SAN FRANCISCO (Reuters) - George Soros’s Quantum Strategic Partners is leading a $25 million investment round into a start-up that aims to cut electricity waste, the latest addition to the billionaire investor’s green-energy portfolio.
Transphorm, based in Goleta, California, is peddling a technology that cuts back on energy wasted when electricity is converted from alternating current to direct current. Typically, such waste disperses as heat.
Currently, power conversion wastes 10 percent to 12 percent of electricity, said Transphorm Chief Executive Umesh Mishra. The company’s power conversion module, made from gallium nitride instead of the traditional silicon, can eliminate almost all of that loss, he said.

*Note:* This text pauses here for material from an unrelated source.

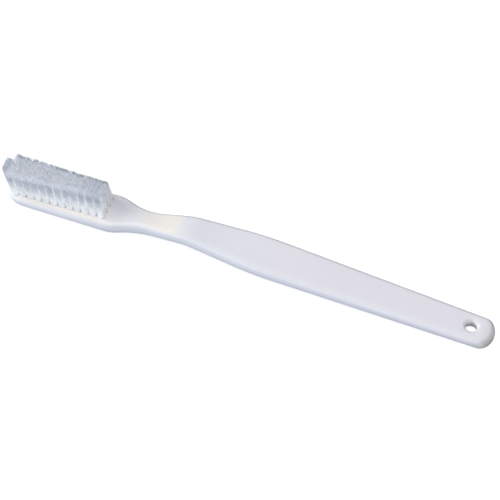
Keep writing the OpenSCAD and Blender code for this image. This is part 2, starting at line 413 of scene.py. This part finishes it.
def filament_light(tuft_at, place, tone, t):
    """How pale a filament at a place in its tuft is, at the share t of its height, painted light and shade
    included. Its tone is random.
    """
    row, column = tuft_at
    along, across = place
    pale = BODY_PALE + TONE_RANGE * (tone - 0.5) + ROOT_PAINTED_LIGHT * (1 - t) ** ROOT_PAINTED_LIGHT_POWER
    pale += TIP_PAINTED_LIGHT * ease(t, *TIP_PAINTED_LIGHT_UP)
    on_outer_side = (row == 1 and across < -OUTER_SIDE) or (row == ROWS and across > OUTER_SIDE)
    if not on_outer_side:
        pale += GAP_PAINTED_LIGHT * ease(t, *GAP_PAINTED_LIGHT_UP) * (1 - ease(t, *GAP_PAINTED_LIGHT_OFF))
    if row == 1:
        pale += SIDE_PAINTED_LIGHT * ease(abs(along), *SIDE_PAINTED_LIGHT_ALONG) * (1 - ease(t, *SIDE_PAINTED_LIGHT_OFF))
        pale -= NEAR_TIP_SHADE * ease(-across, *NEAR_TIP_SHADE_ACROSS) * ease(t, *NEAR_TIP_SHADE_UP)
    elif column == COLUMNS:
        pale += NECK_SIDE_PAINTED_LIGHT * ease(along, *NECK_SIDE_PAINTED_LIGHT_ALONG) * (1 - ease(t, *NECK_SIDE_PAINTED_LIGHT_OFF))
    if row == ROWS:
        pale -= far_tip_shade(column, across, t)
    if column == 0:
        pale -= LEAD_SHADE * ease(t, *LEAD_SHADE_UP)
    pale -= NECK_END_SHADE * ease(column, *NECK_END_SHADE_COLUMNS) * ease(t, *NECK_END_SHADE_UP)
    return max(0.0, min(1.0, pale))


def add_filament(verts, faces, lights, rings, tuft_at, place, tone):
    """Adds one filament to a tuft's vertices and faces, and how pale it is at each of its vertices."""
    base = len(verts)
    sides = FILAMENT_SIDES
    tip = rings[-1][0]
    tip_axis = (tip - rings[-2][0]).normalized()
    rows = [(middle, t, 1.0) for middle, t in rings[:-1]]
    rows += [(tip - tip_axis * FILAMENT_R * under, 1.0, width) for under, width in TIP_RINGS]
    for middle, t, width in rows:
        light = filament_light(tuft_at, place, tone, t)
        for k in range(sides):
            turn = math.tau * (tone + k / sides)
            spoke = FACE_ALONG * math.cos(turn) + ACROSS * math.sin(turn)
            verts.append(middle + spoke * FILAMENT_R * width)
            lights.append(light)
    verts.append(tip)
    lights.append(filament_light(tuft_at, place, tone, 1.0))
    for row in range(len(rows) - 1):
        start = base + row * sides
        for k in range(sides):
            a, b = start + k, start + (k + 1) % sides
            faces.append((a, b, b + sides, a + sides))
    last = base + (len(rows) - 1) * sides
    faces += [(last + k, last + (k + 1) % sides, last + sides) for k in range(sides)]
    faces.append(tuple(base + k for k in reversed(range(sides))))


def add_object(name, data):
    made = bpy.data.objects.new(name, data)
    bpy.context.scene.collection.objects.link(made)
    return made


def store(mesh, name, values):
    """Stores a value for each vertex, which a material can read by its name."""
    mesh.attributes.new(name, "FLOAT", "POINT").data.foreach_set("value", values)


def tuft(row, column, inset, material):
    """A tuft of filaments in place of the solid one."""
    rng = random.Random(row * SEEDS_PER_ROW + column)
    centre = tuft_centre(row, inset)
    sway_u, sway_v = tip_sway(row, inset)
    sway = (sway_u + rng.gauss(0, TUFT_WANDER), sway_v + rng.gauss(0, TUFT_WANDER))
    reach = tip_reach(row, inset)
    verts, faces, lights = [], [], []
    for place in root_places(rng):
        rings = filament_rings(centre, sway, reach, place, rng)
        add_filament(verts, faces, lights, rings, (row, column), place, rng.random())
    mesh = bpy.data.meshes.new(tuft_name(row, column) + "_filaments")
    mesh.from_pydata(verts, [], faces)
    store(mesh, "filament_light", lights)
    mesh.shade_smooth()
    mesh.materials.append(material)
    piece = add_object(mesh.name, mesh)
    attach(piece, "root")
    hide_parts(tuft_name(row, column))


def heights_over_underside(mesh):
    """How high each vertex of the handle stands over its underside."""
    tree = surface_tree(mesh)
    heights = []
    for vertex in mesh.vertices:
        start = Vector((vertex.co.x, vertex.co.y * UNDERSIDE_SHARE, -RAY_CLEARANCE))
        below = tree.ray_cast(start, UP)[0]
        heights.append(vertex.co.z - (below.z if below else 0.0))
    return heights


def handle_moulding(material):
    """The handle's own mesh with its facets joined and smoothed."""
    welded = bmesh.new()
    welded.from_mesh(frame["nodes"]["handle"].data)
    bmesh.ops.remove_doubles(welded, verts=welded.verts, dist=WELD_DISTANCE)
    welded.verts.index_update()
    verts = [v.co.copy() for v in welded.verts]
    faces = [[v.index for v in f.verts] for f in welded.faces]
    welded.free()
    mesh = bpy.data.meshes.new("handle_moulding")
    mesh.from_pydata(verts, [], faces)
    store(mesh, "wall_height", heights_over_underside(mesh))
    mesh.shade_smooth()
    mesh.set_sharp_from_angle(angle=SMOOTH_ANGLE)
    mesh.materials.append(material)
    piece = add_object("handle_moulding", mesh)
    weighted = piece.modifiers.new("even_faces", "WEIGHTED_NORMAL")
    weighted.mode = "FACE_AREA"
    weighted.weight = NORMAL_WEIGHT
    weighted.keep_sharp = True
    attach(piece, "root")
    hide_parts("handle")


class Shader:
    """A node material, with short ways to add and join nodes."""

    def __init__(self, name):
        self.material = bpy.data.materials.new(name)
        self.material.use_nodes = True
        self.tree = self.material.node_tree
        self.principled = self.tree.nodes["Principled BSDF"]

    def feed(self, socket, value):
        """Joins a node's output to a socket, or sets the socket to a number, a vector or a colour."""
        if isinstance(value, bpy.types.NodeSocket):
            self.tree.links.new(value, socket)
        elif socket.type == "RGBA":
            socket.default_value = (*value, 1)
        else:
            socket.default_value = value

    def surface(self, sockets):
        """Feeds sockets of the surface, by name."""
        for name, value in sockets.items():
            self.feed(self.principled.inputs[name], value)

    def node(self, kind, sockets, **settings):
        """Adds a node with its settings made and its sockets, by name or place, fed."""
        made = self.tree.nodes.new(kind)
        for key, value in settings.items():
            setattr(made, key, value)
        for name, value in sockets.items():
            self.feed(made.inputs[name], value)
        return made

    def coordinates(self, kind):
        return self.node("ShaderNodeTexCoord", {}).outputs[kind]

    def part(self, kind, axis):
        """One axis of the place or of the normal, in the object's own coordinates."""
        return self.node("ShaderNodeSeparateXYZ", {"Vector": self.coordinates(kind)}).outputs[axis]

    def stored(self, name):
        """A value that is stored on the mesh."""
        return self.node("ShaderNodeAttribute", {}, attribute_name=name).outputs["Fac"]

    def light_path(self, kind):
        return self.node("ShaderNodeLightPath", {}).outputs[kind]

    def math(self, operation, first, second=0.0):
        return self.node("ShaderNodeMath", {0: first, 1: second}, operation=operation).outputs["Value"]

    def noise(self, scale, detail=2.0, roughness=0.5, stretch=(1, 1, 1)):
        place = self.node("ShaderNodeMapping", {"Vector": self.coordinates("Object"), "Scale": stretch})
        sockets = {
            "Vector": place.outputs["Vector"],
            "Scale": scale,
            "Detail": detail,
            "Roughness": roughness,
        }
        return self.node("ShaderNodeTexNoise", sockets).outputs["Fac"]

    def remap(self, value, source, target=(0, 1)):
        sockets = {
            "Value": value,
            "From Min": source[0],
            "From Max": source[1],
            "To Min": target[0],
            "To Max": target[1],
        }
        return self.node("ShaderNodeMapRange", sockets).outputs["Result"]

    def mix(self, factor, first, second, blend="MIX"):
        """Mixes two colours. The node's inputs 0, 6 and 7 and its output 2 are the ones for colours."""
        sockets = {0: factor, 6: first, 7: second}
        return self.node("ShaderNodeMix", sockets, data_type="RGBA", blend_type=blend).outputs[2]

    def multiply(self, first, second):
        return self.mix(1.0, first, second, "MULTIPLY")

    def near_line(self, place, near, far):
        """1 within a near distance of the upright line through a place, falling to 0 at a far one."""
        flat = self.node(
            "ShaderNodeVectorMath", {0: self.coordinates("Object"), 1: (1, 1, 0)}, operation="MULTIPLY"
        )
        away = self.node(
            "ShaderNodeVectorMath", {0: flat.outputs["Vector"], 1: (*place, 0)}, operation="DISTANCE"
        )
        return self.remap(away.outputs["Value"], (near, far), (1, 0))

    def steps(self, value, stops):
        """A colour that changes with a value, through stops of value and colour in rising order."""
        (low, first), (high, last) = stops[0], stops[-1]
        made = self.node("ShaderNodeValToRGB", {"Fac": self.remap(value, (low, high))})
        ramp = made.color_ramp.elements
        ramp[0].color, ramp[1].color = (*first, 1), (*last, 1)
        for at, colour in stops[1:-1]:
            ramp.new((at - low) / (high - low)).color = (*colour, 1)
        return made.outputs["Color"]

    def bump(self, height, strength, distance):
        sockets = {"Height": height, "Strength": strength, "Distance": distance}
        self.surface({"Normal": self.node("ShaderNodeBump", sockets).outputs["Normal"]})


def plastic_colour_and_painted_light(s):
    """The moulding's colour with painted light and shade: painted warm light on top of the head and ramp,
    painted shade at the neck, past the crease and on the end, a cooler side as painted shade, painted light
    and shade up its walls, on the shoulder and on the grip's edges, and painted light on the hanging hole's
    wall.
    """
    along = s.part("Object", "X")
    on_shoulder = s.steps(along, SHOULDER_PLACE)
    # painted light on the shoulder's near side and painted shade on its far side
    shoulder = s.mix(on_shoulder, WHITE, s.steps(s.part("Object", "Y"), SHOULDER_PAINTED_LIGHT_AND_SHADE))
    # painted warm light on the head and ramp, painted shade at the neck, past the crease and on the end,
    # along X
    top = s.multiply(s.steps(along, PLASTIC_TOP_AND_PAINTED_LIGHT), shoulder)
    # painted highlight and shade up the wall, by height over the underside
    wall = s.multiply(s.steps(along, PLASTIC_SIDE_AND_PAINTED_SHADE), s.steps(s.stored("wall_height"), WALL_PAINTED_LIGHT_AND_SHADE))
    # painted light on the wall of the hanging hole
    side = s.mix(s.near_line(HANG_HOLE_AT, *HOLE_WALL_PAINTED_LIGHT_REACH), wall, HOLE_WALL_PAINTED_LIGHT)
    # the side is a cooler, darker copy of the top: painted shade on the surfaces that turn away from the
    # top lamps
    body = s.mix(s.remap(s.part("Normal", "Z"), SIDE_TO_TOP), side, top)
    tilt = s.math("ABSOLUTE", s.part("Normal", "Y"))
    # painted shade on the grip's rounded edges and upright sides
    edge = s.mix(s.remap(along, GRIP_FROM), WHITE, s.steps(tilt, EDGE_PAINTED_SHADE))
    return s.multiply(body, edge)


def moulded_plastic():
    """Satin white polypropylene with faint flow marks and a fine grain, its colour carrying painted light
    and shade.
    """
    s = Shader("moulded_plastic")
    flow = s.remap(s.noise(FLOW_SCALE, detail=3, stretch=FLOW_STRETCH), NOISE_MIDDLE)
    s.surface({
        "Base Color": s.multiply(plastic_colour_and_painted_light(s), s.mix(flow, FLOW_MARK, WHITE)),
        "Roughness": s.remap(s.noise(PLASTIC_CLOUD_SCALE), NOISE_MIDDLE, PLASTIC_ROUGHNESS),
    })
    s.surface(PLASTIC_SOCKETS)
    grain = s.noise(PLASTIC_GRAIN_SCALE, detail=3, roughness=0.6)
    s.bump(grain, strength=0.12, distance=PLASTIC_GRAIN_DEPTH)
    return s.material


def clear_nylon():
    """Clear nylon, bluish white with painted light and shade, and grey where the painted shade is darkest,
    that lets most of the light past.
    """
    s = Shader("clear_nylon")
    cloud = s.remap(s.noise(NYLON_CLOUD_SCALE), NYLON_CLOUD_MIDDLE)
    body = s.steps(s.stored("filament_light"), NYLON_TONES)
    s.surface({
        "Base Color": s.multiply(body, s.mix(cloud, NYLON_CLOUD, WHITE)),
        "Roughness": s.remap(cloud, (0, 1), NYLON_ROUGHNESS),
        "IOR": NYLON_IOR,
        "Alpha": s.remap(s.light_path("Is Shadow Ray"), (0, 1), (1, 1 - LIGHT_PASSED)),
    })
    s.bump(s.noise(NYLON_GRAIN_SCALE), strength=0.05, distance=NYLON_GRAIN_DEPTH)
    return s.material


def rolled_brass():
    """Brass wire with streaks along its length."""
    s = Shader("rolled_brass")
    noise = s.noise(BRASS_STREAK_SCALE, detail=3, roughness=0.6, stretch=BRASS_STREAK_STRETCH)
    streak = s.remap(noise, NOISE_MIDDLE)
    s.surface({
        "Base Color": s.mix(streak, BRASS, BRASS_STREAK),
        "Roughness": s.remap(streak, (0, 1), BRASS_ROUGHNESS),
        "Metallic": 1.0,
    })
    s.bump(streak, strength=0.1, distance=BRASS_STREAK_DEPTH)
    return s.material


def floor_white():
    """Plain floor that the camera and reflections see a little brighter than it is, so that it is white."""
    s = Shader("floor_white")
    seen = s.math("MAXIMUM", s.light_path("Is Camera Ray"), s.light_path("Is Glossy Ray"))
    seen = s.math("MAXIMUM", seen, s.light_path("Is Transmission Ray"))
    s.surface({
        "Base Color": FLOOR_COLOUR,
        "Roughness": FLOOR_ROUGHNESS,
        "Specular IOR Level": 0.0,
        "Emission Color": WHITE,
        "Emission Strength": s.math("MULTIPLY", seen, FLOOR_LIFT),
    })
    return s.material


def floor():
    half = FLOOR_HALF
    corners = [(-half, -half, 0), (half, -half, 0), (half, half, 0), (-half, half, 0)]
    mesh = bpy.data.meshes.new("floor")
    mesh.from_pydata(corners, [], [(0, 1, 2, 3)])
    mesh.materials.append(floor_white())
    made = add_object("floor", mesh)


def camera():
    back = Vector((
        math.sin(VIEW_AZIMUTH) * math.cos(VIEW_ELEVATION),
        -math.cos(VIEW_AZIMUTH) * math.cos(VIEW_ELEVATION),
        math.sin(VIEW_ELEVATION),
    ))
    data = bpy.data.cameras.new("camera")
    data.sensor_width = VIEW_SENSOR_MM
    data.lens = VIEW_LENS_MM
    data.clip_start, data.clip_end = VIEW_CLIP
    made = add_object("camera", data)
    made.location = VIEW_TARGET + back * VIEW_DISTANCE
    made.rotation_euler = back.to_track_quat("Z", "Y").to_euler()
    bpy.context.scene.camera = made


def lamp(name, place, size, watts, colour):
    data = bpy.data.lights.new(name, "AREA")
    data.shape = "DISK"
    data.size = size
    data.energy = watts
    data.color = colour
    made = add_object(name, data)
    made.location = place
    made.rotation_euler = Vector(place).to_track_quat("Z", "Y").to_euler()


def world():
    """A white background for the camera, with a faint ambient light for the rest."""
    made = bpy.data.worlds.new("studio")
    bpy.context.scene.world = made
    made.use_nodes = True
    nodes, links = made.node_tree.nodes, made.node_tree.links
    ambient = nodes["Background"]
    ambient.inputs["Color"].default_value = (*AMBIENT_COLOUR, 1)
    ambient.inputs["Strength"].default_value = AMBIENT_STRENGTH
    white = nodes.new("ShaderNodeBackground")
    white.inputs["Color"].default_value = (*WHITE, 1)
    white.inputs["Strength"].default_value = 1.0
    path = nodes.new("ShaderNodeLightPath")
    choose = nodes.new("ShaderNodeMixShader")
    links.new(path.outputs["Is Camera Ray"], choose.inputs["Fac"])
    links.new(ambient.outputs["Background"], choose.inputs[1])
    links.new(white.outputs["Background"], choose.inputs[2])
    links.new(choose.outputs["Shader"], nodes["World Output"].inputs["Surface"])


camera()
for settings in LAMPS:
    lamp(*settings)
world()
floor()
handle_moulding(moulded_plastic())
frame["nodes"]["anchors"].data.materials.clear()
frame["nodes"]["anchors"].data.materials.append(rolled_brass())
nylon = clear_nylon()
for row, column, inset in tuft_places():
    tuft(row, column, inset, nylon)
bpy.context.scene.view_settings.view_transform = "Standard"
bpy.context.view_layer.update()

Two years ago at the Copenhagen climate summit Soros promised to invest $1 billion in clean energy technology. He also announced a $100 million commitment to the Climate Policy Initiative, a San Francisco-based organization that advocates low-carbon growth.
Earlier this year, Soros Fund Management and Silver Lake announced a joint venture in Silver Lake Kraftwerk to invest in clean-energy companies. The new fund is currently raising capital.

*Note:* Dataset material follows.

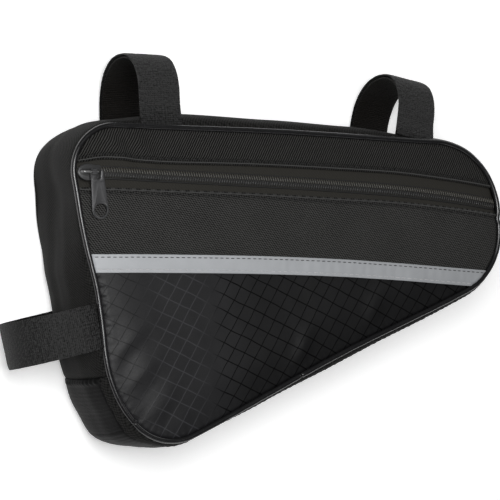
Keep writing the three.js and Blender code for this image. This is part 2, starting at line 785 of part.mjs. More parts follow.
function backPanel() {
  const shape = new THREE.Shape();
  const steps = 110;
  for (let step = 0; step < steps; step += 1) {
    const { point, outward } = outlineAt((outline.length * step) / steps);
    const rim = point.addScaledVector(outward, WALL_THICKNESS / 2);
    if (step === 0) {
      shape.moveTo(rim.x, rim.y);
    } else {
      shape.lineTo(rim.x, rim.y);
    }
  }
  shape.closePath();
  const geometry = new THREE.ExtrudeGeometry(shape, { depth: BACK_THICKNESS, bevelEnabled: false });
  return piece('back_panel', geometry, twill);
}

// A stretch of side wall between two distances round the outline and two heights.
function wallStretch(name, start, end, front, back, rows, look) {
  const columns = Math.max(2, Math.round((end - start) / WALL_STEP));
  const geometry = warpedBox(columns, rows, (u, v, w) => {
    const distance = lerp(start, end, u);
    const height = lerp(front, back, (1 - Math.cos(Math.PI * v)) / 2);
    const { point, outward } = outlineAt(distance);
    const offset = wallOutside(distance, height) - (1 - w) * WALL_THICKNESS;
    return new THREE.Vector3(point.x + outward.x * offset, point.y + outward.y * offset, height);
  });
  return piece(name, geometry, look);
}

function sideWalls() {
  const left = placeOn(LEFT_JOIN);
  const right = placeOn(RIGHT_JOIN);
  const gap = CLEARANCE / 2;
  const stripBack = WALL_FRONT - SEAM_STRIP_WIDTH;
  return [
    wallStretch('gusset_upper', left - outline.length + gap, right - gap, WALL_FRONT, WALL_BACK,
      WALL_ROWS, twill),
    wallStretch('gusset_lower', right + gap, left - gap, stripBack - CLEARANCE, WALL_BACK,
      WALL_ROWS, smoothCloth),
    wallStretch('gusset_seam_strip', right + gap, left - gap, WALL_FRONT, stripBack, 1, twill),
  ];
}

// Webbing loops

// How far out along a direction a point must go to clear the side wall at a height.
function wallReach(start, direction, height) {
  let reach = 0;
  for (let pass = 0; pass < 30; pass += 1) {
    const { depth, distance } = depthInside(start.x + direction.x * reach, start.y + direction.y * reach);
    const short = wallOutside(distance, height) + CLEARANCE + depth;
    if (Math.abs(short) < 0.005) {
      break;
    }
    reach += short;
  }
  return reach;
}

// One band of a loop. It leaves the wall near the front seam, arches over and comes back down near
// the back seam. sunk is how far the band's outside lies inside the loop's outside.
function strapBand(name, { corner, share, lean, reach: reachShare }, width, thickness, sunk, look) {
  const foot = outlineAt(placeOn({ corner, round: 'edge', share }));
  const out = foot.outward.clone().rotateAround(new THREE.Vector2(), radians(lean));
  const across = new THREE.Vector2(out.y, -out.x);
  const legRows = 2;
  const archRows = 12;
  const rows = 2 * legRows + archRows;
  const half = BAG_DEPTH / 2 - STRAP_INSET;
  const spring = STRAP_REACH * reachShare - half;
  const geometry = warpedBox(3, rows, (u, v, w) => {
    const side = (0.5 - u) * width;
    const radius = half - sunk - (1 - w) * thickness;
    const row = v * rows;
    const legShare = Math.max(row < legRows ? 1 - row / legRows : (row - rows) / legRows + 1, 0);
    const turn = THREE.MathUtils.clamp((row - legRows) / archRows, 0, 1);
    const height = BAG_DEPTH / 2 - radius * Math.cos(Math.PI * turn);
    const start = foot.point.clone().addScaledVector(across, side);
    const rise = spring + radius * Math.sin(Math.PI * turn);
    const reach = legShare > 0 ? lerp(spring, wallReach(start, out, height), legShare) : rise;
    const point = start.addScaledVector(out, reach);
    return new THREE.Vector3(point.x, point.y, height);
  });
  return piece(name, geometry, look);
}

function strapLoops() {
  return straps.flatMap((strap) => [
    strapBand(strap.name, strap, STRAP_WIDTH, STRAP_THICKNESS, 0, webbing),
    strapBand(`${strap.name}_lining`, strap, LINING_WIDTH, LINING_THICKNESS,
      STRAP_THICKNESS + CLEARANCE, webbing),
  ]);
}

// The middle of the corners lies over the origin.
function middleOfCorners() {
  const middle = new THREE.Vector2();
  corners.forEach((corner) => middle.add(cornerPoint(corner)));
  return middle.divideScalar(corners.length);
}

function bicycleBag() {
  const bag = new THREE.Group();
  bag.add(backPanel(), ...sideWalls());
  bag.add(frontUpperPanel(), frontMiddlePanel(), reflectiveStrip(), frontLowerPanel(), frontPiping());
  bag.add(zipTape('zip_tape_upper', 1), zipTape('zip_tape_lower', -1), zipCoil());
  bag.add(zipSlider(), zipPull());
  bag.add(...strapLoops());
  const middle = middleOfCorners();
  bag.position.set(-middle.x, -middle.y, 0);
  const part = new THREE.Group();
  part.add(bag);
  return part;
}

export default bicycleBag();
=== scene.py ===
import math

import bmesh
import bpy
import numpy as np
from mathutils import Matrix, Vector


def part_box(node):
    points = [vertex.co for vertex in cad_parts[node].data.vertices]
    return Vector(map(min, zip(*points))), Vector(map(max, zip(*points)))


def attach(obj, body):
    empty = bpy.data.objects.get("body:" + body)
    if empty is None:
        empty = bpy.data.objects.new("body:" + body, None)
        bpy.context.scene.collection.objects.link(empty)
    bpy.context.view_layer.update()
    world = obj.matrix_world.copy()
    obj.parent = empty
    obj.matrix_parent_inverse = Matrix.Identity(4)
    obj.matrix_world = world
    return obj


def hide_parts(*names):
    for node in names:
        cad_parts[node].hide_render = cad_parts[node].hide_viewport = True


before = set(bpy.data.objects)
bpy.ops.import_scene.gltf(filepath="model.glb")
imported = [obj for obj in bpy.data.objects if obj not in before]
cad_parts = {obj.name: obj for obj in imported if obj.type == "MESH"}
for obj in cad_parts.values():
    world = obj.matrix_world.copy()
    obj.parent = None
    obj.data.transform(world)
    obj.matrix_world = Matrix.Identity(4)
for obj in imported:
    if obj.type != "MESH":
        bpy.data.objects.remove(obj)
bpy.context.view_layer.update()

BAG_LENGTH = 288.7
BAG_HEIGHT = 184.4
BAG_DEPTH = 62.4
PIPING_RADIUS = 1.6
WALL_THICKNESS = 2.0
PANEL_THICKNESS = 1.5
CLEARANCE = 0.3
WALL_FRONT = BAG_DEPTH - 0.9
WALL_BACK = 1.4
WALL_ROUNDNESS = 0.4
DOME_HEIGHT = 3.0
DOME_RUN = 25.0
TUCK = 0.7
HEM_FOLD = 0.62
HEM_RIDGE = 0.95
HEM_STITCHES = 2.35
STRIP_WIDTH = 9.7
STRIP_THICKNESS = 1.0
STRIP_LIFT = 1.0
LOWER_PANEL_END = 262.0
SEAM_STRIP_WIDTH = 3.6
SEAM_STRIP_THICKNESS = 0.8
TAPE_DROP = 1.8
TAPE_REACH = 13.0
TAPE_THICKNESS = 1.0
TOOTH_PITCH = 1.55
SLIDER_X = 13.0
BAIL_OVER_BASE = 3.7
PULL_LENGTH = 21.2
PULL_WIDTH = 7.6
PULL_END_RADIUS = 5.0
STRAP_WIDTH = 25.0
STRAP_THICKNESS = 1.5
STRAP_REACH = 46.0
STRAP_INSET = 2.4
ARCH_POWER = 0.9
BACK_LEG_SPREAD = 0.05
LINING_WIDTH = 23.0
LINING_THICKNESS = 1.2
BACK_CENTRE = (118.0, -72.0)
BACK_INSIDE = 2.0
BINDING_RADIUS = 1.1

# name, along (of the length), down and radius (of the height), bow and wave (of the length)
CORNERS = [
    ("top_left", 0.0, 0.0, 0.141, 0.0037, 0.0),
    ("top_right", 0.984, 0.002, 0.235, -0.0028, 0.0005),
    ("right", 1.0, 0.426, 0.225, -0.0068, -0.0003),
    ("bottom", 0.196, 1.0, 0.171, -0.0022, -0.0021),
    ("left", 0.097, 0.83, 0.354, -0.0041, -0.0039),
]

# corner, part, then shares of the way with the wall's bulge there as a share of the depth
BULGES = [
    ("top_left", "corner", [(0.5, 0.058)]),
    ("top_left", "edge", [(0.25, 0.188), (0.5, 0.165), (0.75, 0.148), (0.98, 0.07)]),
    ("top_right", "corner", [(0.5, 0.064)]),
    ("top_right", "edge", [(0.5, 0.072)]),
    ("right", "corner", [(0.5, 0.075)]),
    ("right", "edge", [(0.25, 0.106), (0.5, 0.124), (0.75, 0.08), (0.96, 0.038)]),
    ("bottom", "corner", [(0.5, 0.07)]),
    ("bottom", "edge", [(0.1, 0.16)]),
    ("left", "corner", [(0.3, 0.118)]),
    ("left", "edge", [(0.25, 0.142), (0.5, 0.135), (0.72, 0.055), (0.94, 0.018)]),
]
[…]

Through various funds, Soros has invested in green companies including ethanol maker BioFuel Energy Corp, U.S. solar panel maker First Solar Inc, and Chinese solar company JA Solar, according to U.S. Securities & Exchange Commission filings. At the same time, his funds have investments in sectors that environmentalists complain about, such as coal company Peabody Energy Corp and oil company InterOil Corp, according to filings.
The infusion of cash from Soros allows Transphorm to scale production of its power-conversion modules to the volume its customers have asked for, Mishra said. He declined to name those customers, but said they are manufacturers of power-conversion units.
Transphorm’s first conversion product, geared toward computer servers, will become available later this year, he said. The company is also working on modules geared toward the solar photovoltaic industry and electric cars.
The investment comes on the heels of a $20 million funding round earlier this year from Google Ventures, Kleiner Perkins Caufield & Byers, Foundation Capital, and Lux Capital, all of which also participated in the latest round.
Previously, the company raised $12 million in a round led by Foundation. Its initial funding in 2007 was a $6 million round led by Kleiner that included backing from Lux and a private investor.
“We are just focused on increasing revenue at the fastest rate possible,” Mishra said, adding he believes the company will generate positive cash flow in about two years.
Companies working on competing products include Durham, North Carolina-based Cree Inc and Germany’s Infineon Technologies AG.